> _Problem to work on_: Produce the listing below again, exactly as shown.
★ ★ ★
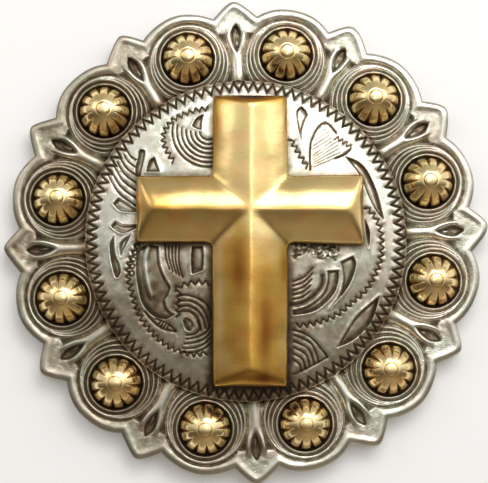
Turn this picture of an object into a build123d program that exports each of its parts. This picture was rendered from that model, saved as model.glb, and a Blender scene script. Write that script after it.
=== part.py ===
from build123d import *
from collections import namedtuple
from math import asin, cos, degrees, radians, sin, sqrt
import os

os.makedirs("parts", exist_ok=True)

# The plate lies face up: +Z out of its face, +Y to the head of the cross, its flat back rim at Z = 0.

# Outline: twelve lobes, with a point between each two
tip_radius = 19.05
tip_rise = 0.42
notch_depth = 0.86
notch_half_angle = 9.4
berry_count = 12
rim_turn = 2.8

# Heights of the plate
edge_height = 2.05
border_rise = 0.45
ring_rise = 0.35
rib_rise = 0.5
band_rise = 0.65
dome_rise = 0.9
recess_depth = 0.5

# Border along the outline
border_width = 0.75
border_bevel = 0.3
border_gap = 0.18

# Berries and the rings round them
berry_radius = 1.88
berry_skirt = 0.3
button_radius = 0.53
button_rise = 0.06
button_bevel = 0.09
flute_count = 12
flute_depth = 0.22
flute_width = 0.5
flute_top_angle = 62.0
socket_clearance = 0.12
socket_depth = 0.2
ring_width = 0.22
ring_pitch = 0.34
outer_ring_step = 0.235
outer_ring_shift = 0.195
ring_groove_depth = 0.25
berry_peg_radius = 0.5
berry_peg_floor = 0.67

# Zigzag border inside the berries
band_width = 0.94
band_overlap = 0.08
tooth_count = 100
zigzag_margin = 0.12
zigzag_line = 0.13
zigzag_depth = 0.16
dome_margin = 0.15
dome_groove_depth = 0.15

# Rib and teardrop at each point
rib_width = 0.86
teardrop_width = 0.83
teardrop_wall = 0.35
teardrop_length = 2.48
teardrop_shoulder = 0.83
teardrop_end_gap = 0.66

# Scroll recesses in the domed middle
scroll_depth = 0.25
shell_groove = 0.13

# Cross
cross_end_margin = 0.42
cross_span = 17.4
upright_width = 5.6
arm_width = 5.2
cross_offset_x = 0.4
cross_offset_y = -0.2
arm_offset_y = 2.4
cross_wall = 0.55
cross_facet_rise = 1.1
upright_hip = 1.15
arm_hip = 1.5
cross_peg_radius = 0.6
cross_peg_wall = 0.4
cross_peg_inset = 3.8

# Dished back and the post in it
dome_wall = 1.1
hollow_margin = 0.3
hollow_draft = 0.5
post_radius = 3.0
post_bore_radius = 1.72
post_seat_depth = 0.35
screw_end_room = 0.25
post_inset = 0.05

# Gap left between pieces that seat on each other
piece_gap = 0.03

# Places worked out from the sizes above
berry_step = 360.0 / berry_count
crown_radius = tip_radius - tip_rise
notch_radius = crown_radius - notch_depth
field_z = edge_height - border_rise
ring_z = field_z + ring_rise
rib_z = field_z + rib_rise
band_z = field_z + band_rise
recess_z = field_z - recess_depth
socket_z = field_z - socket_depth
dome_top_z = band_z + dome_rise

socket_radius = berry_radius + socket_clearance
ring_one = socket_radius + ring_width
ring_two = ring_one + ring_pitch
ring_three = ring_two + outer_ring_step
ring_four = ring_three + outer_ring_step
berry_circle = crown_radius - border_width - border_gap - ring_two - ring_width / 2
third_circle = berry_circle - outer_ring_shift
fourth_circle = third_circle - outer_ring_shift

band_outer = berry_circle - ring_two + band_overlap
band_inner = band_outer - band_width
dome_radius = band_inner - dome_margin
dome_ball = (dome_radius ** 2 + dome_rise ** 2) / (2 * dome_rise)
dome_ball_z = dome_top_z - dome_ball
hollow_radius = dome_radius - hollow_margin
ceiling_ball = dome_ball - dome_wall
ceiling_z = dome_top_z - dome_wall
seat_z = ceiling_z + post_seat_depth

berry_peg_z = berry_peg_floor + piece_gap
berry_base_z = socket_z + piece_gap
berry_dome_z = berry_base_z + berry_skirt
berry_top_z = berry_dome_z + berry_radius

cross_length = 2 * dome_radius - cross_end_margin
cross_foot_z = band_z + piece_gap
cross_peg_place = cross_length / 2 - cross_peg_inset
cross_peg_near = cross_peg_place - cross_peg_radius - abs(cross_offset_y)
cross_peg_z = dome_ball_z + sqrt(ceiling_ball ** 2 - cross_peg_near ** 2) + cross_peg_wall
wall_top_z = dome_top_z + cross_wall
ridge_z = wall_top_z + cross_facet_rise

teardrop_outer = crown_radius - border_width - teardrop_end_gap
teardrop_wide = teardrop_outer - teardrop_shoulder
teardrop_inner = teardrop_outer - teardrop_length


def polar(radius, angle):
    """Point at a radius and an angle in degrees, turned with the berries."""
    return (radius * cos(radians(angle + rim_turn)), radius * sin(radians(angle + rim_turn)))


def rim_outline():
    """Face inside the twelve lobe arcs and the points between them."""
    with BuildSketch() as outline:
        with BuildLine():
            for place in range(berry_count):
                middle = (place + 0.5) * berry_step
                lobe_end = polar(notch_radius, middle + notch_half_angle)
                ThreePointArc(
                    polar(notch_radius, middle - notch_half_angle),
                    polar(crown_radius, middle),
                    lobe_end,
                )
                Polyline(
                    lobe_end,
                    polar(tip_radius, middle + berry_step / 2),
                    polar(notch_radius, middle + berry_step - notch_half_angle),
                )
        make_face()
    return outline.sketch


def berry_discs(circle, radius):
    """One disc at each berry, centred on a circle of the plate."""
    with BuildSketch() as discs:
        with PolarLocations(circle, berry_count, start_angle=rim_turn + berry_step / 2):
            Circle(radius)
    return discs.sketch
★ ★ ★
> _Result for this task_:
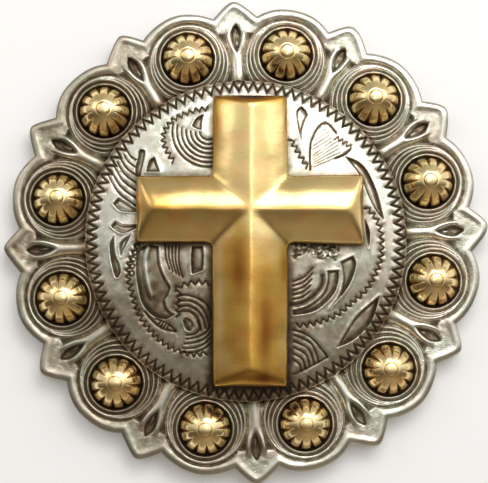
Turn this picture of an object into a build123d program that exports each of its parts. This picture was rendered from that model, saved as model.glb, and a Blender scene script. Write that script after it.
=== part.py ===
from build123d import *
from collections import namedtuple
from math import asin, cos, degrees, radians, sin, sqrt
import os

os.makedirs("parts", exist_ok=True)

# The plate lies face up: +Z out of its face, +Y to the head of the cross, its flat back rim at Z = 0.

# Outline: twelve lobes, with a point between each two
tip_radius = 19.05
tip_rise = 0.42
notch_depth = 0.86
notch_half_angle = 9.4
berry_count = 12
rim_turn = 2.8

# Heights of the plate
edge_height = 2.05
border_rise = 0.45
ring_rise = 0.35
rib_rise = 0.5
band_rise = 0.65
dome_rise = 0.9
recess_depth = 0.5

# Border along the outline
border_width = 0.75
border_bevel = 0.3
border_gap = 0.18

# Berries and the rings round them
berry_radius = 1.88
berry_skirt = 0.3
button_radius = 0.53
button_rise = 0.06
button_bevel = 0.09
flute_count = 12
flute_depth = 0.22
flute_width = 0.5
flute_top_angle = 62.0
socket_clearance = 0.12
socket_depth = 0.2
ring_width = 0.22
ring_pitch = 0.34
outer_ring_step = 0.235
outer_ring_shift = 0.195
ring_groove_depth = 0.25
berry_peg_radius = 0.5
berry_peg_floor = 0.67

# Zigzag border inside the berries
band_width = 0.94
band_overlap = 0.08
tooth_count = 100
zigzag_margin = 0.12
zigzag_line = 0.13
zigzag_depth = 0.16
dome_margin = 0.15
dome_groove_depth = 0.15

# Rib and teardrop at each point
rib_width = 0.86
teardrop_width = 0.83
teardrop_wall = 0.35
teardrop_length = 2.48
teardrop_shoulder = 0.83
teardrop_end_gap = 0.66

# Scroll recesses in the domed middle
scroll_depth = 0.25
shell_groove = 0.13

# Cross
cross_end_margin = 0.42
cross_span = 17.4
upright_width = 5.6
arm_width = 5.2
cross_offset_x = 0.4
cross_offset_y = -0.2
arm_offset_y = 2.4
cross_wall = 0.55
cross_facet_rise = 1.1
upright_hip = 1.15
arm_hip = 1.5
cross_peg_radius = 0.6
cross_peg_wall = 0.4
cross_peg_inset = 3.8

# Dished back and the post in it
dome_wall = 1.1
hollow_margin = 0.3
hollow_draft = 0.5
post_radius = 3.0
post_bore_radius = 1.72
post_seat_depth = 0.35
screw_end_room = 0.25
post_inset = 0.05

# Gap left between pieces that seat on each other
piece_gap = 0.03

# Places worked out from the sizes above
berry_step = 360.0 / berry_count
crown_radius = tip_radius - tip_rise
notch_radius = crown_radius - notch_depth
field_z = edge_height - border_rise
ring_z = field_z + ring_rise
rib_z = field_z + rib_rise
band_z = field_z + band_rise
recess_z = field_z - recess_depth
socket_z = field_z - socket_depth
dome_top_z = band_z + dome_rise

socket_radius = berry_radius + socket_clearance
ring_one = socket_radius + ring_width
ring_two = ring_one + ring_pitch
ring_three = ring_two + outer_ring_step
ring_four = ring_three + outer_ring_step
berry_circle = crown_radius - border_width - border_gap - ring_two - ring_width / 2
third_circle = berry_circle - outer_ring_shift
fourth_circle = third_circle - outer_ring_shift

band_outer = berry_circle - ring_two + band_overlap
band_inner = band_outer - band_width
dome_radius = band_inner - dome_margin
dome_ball = (dome_radius ** 2 + dome_rise ** 2) / (2 * dome_rise)
dome_ball_z = dome_top_z - dome_ball
hollow_radius = dome_radius - hollow_margin
ceiling_ball = dome_ball - dome_wall
ceiling_z = dome_top_z - dome_wall
seat_z = ceiling_z + post_seat_depth

berry_peg_z = berry_peg_floor + piece_gap
berry_base_z = socket_z + piece_gap
berry_dome_z = berry_base_z + berry_skirt
berry_top_z = berry_dome_z + berry_radius

cross_length = 2 * dome_radius - cross_end_margin
cross_foot_z = band_z + piece_gap
cross_peg_place = cross_length / 2 - cross_peg_inset
cross_peg_near = cross_peg_place - cross_peg_radius - abs(cross_offset_y)
cross_peg_z = dome_ball_z + sqrt(ceiling_ball ** 2 - cross_peg_near ** 2) + cross_peg_wall
wall_top_z = dome_top_z + cross_wall
ridge_z = wall_top_z + cross_facet_rise

teardrop_outer = crown_radius - border_width - teardrop_end_gap
teardrop_wide = teardrop_outer - teardrop_shoulder
teardrop_inner = teardrop_outer - teardrop_length


def polar(radius, angle):
    """Point at a radius and an angle in degrees, turned with the berries."""
    return (radius * cos(radians(angle + rim_turn)), radius * sin(radians(angle + rim_turn)))


def rim_outline():
    """Face inside the twelve lobe arcs and the points between them."""
    with BuildSketch() as outline:
        with BuildLine():
            for place in range(berry_count):
                middle = (place + 0.5) * berry_step
                lobe_end = polar(notch_radius, middle + notch_half_angle)
                ThreePointArc(
                    polar(notch_radius, middle - notch_half_angle),
                    polar(crown_radius, middle),
                    lobe_end,
                )
                Polyline(
                    lobe_end,
                    polar(tip_radius, middle + berry_step / 2),
                    polar(notch_radius, middle + berry_step - notch_half_angle),
                )
        make_face()
    return outline.sketch


def berry_discs(circle, radius):
    """One disc at each berry, centred on a circle of the plate."""
    with BuildSketch() as discs:
        with PolarLocations(circle, berry_count, start_angle=rim_turn + berry_step / 2):
            Circle(radius)
    return discs.sketch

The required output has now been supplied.